Replacing substrings by using a dictionary

The 'Golf' data set is loaded using the Retrieve operator. A breakpoint is inserted here so that you can have a look at this ExampleSet. This ExampleSet will be used as the first ExampleSet for the Replace (Dictionary) operator. Therefore substring replacements will be made in this ExampleSet. The second ExampleSet is provided by the Subprocess operator. The operator chain inside the Subprocess operator generates a dictionary ExampleSet for this process. The explanation of this inner chain of operators is not relevant here. A breakpoint is inserted here so that you can have a look at the ExampleSet. You can see that this ExampleSet has two nominal attributes 'att1' and 'att2'. The Replace (Dictionary) operator takes these two ExampleSets as input and makes substring replacements in the first ExampleSet by using the second ExampleSet. Have a look at the parameters of the Replace (Dictionary) operator. The attribute filter type parameter is set to 'all', thus substring replacements will be done in all attributes of the first ExampleSet. The from attribute and to attribute parameters are set to 'att1' and 'att2' respectively.
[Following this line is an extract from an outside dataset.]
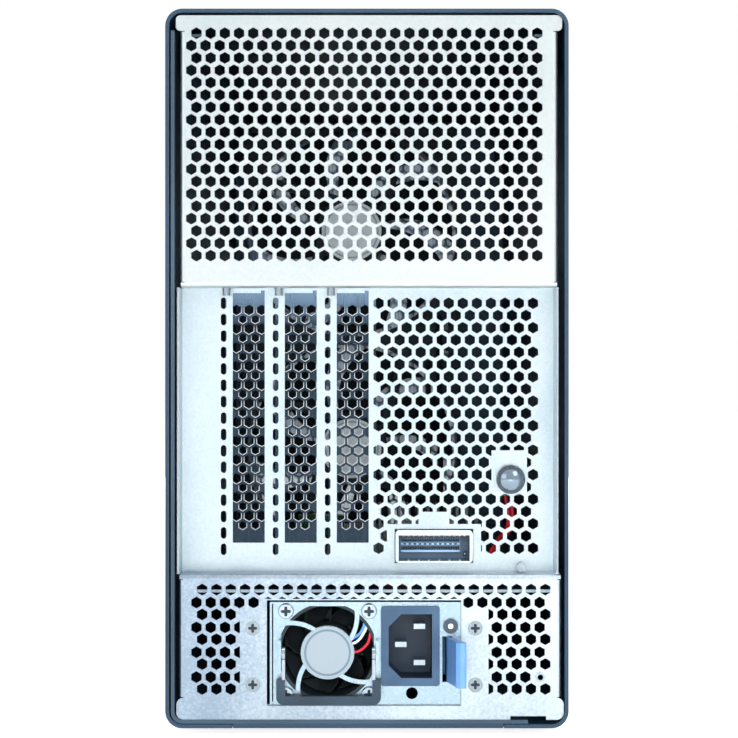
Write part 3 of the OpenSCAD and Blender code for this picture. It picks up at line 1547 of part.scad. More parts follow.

Thus if the values of the 'att1' attribute (i.e. 'true' and 'false') are found in any attribute of the first ExampleSet, they will be replaced by the corresponding 'att2' attribute values (i.e. 'YES' and 'NO' respectively). All other parameters are used with default values. Run the process and compare the resultant ExampleSet with the original ExampleSet. You can clearly see in the Wind attribute that the substrings 'true' and 'false' have been replaced by 'YES' and 'NO' respectively. Please note that this operator is a substring replacement tool, although it was used for value replacement in this process. If the 'att1' attribute had the value 'tr' instead of 'true'; all occurrences of this substring would have been replaced by 'YES'. In that case 'true' value in the Wind attribute would have been changed to 'YESue'.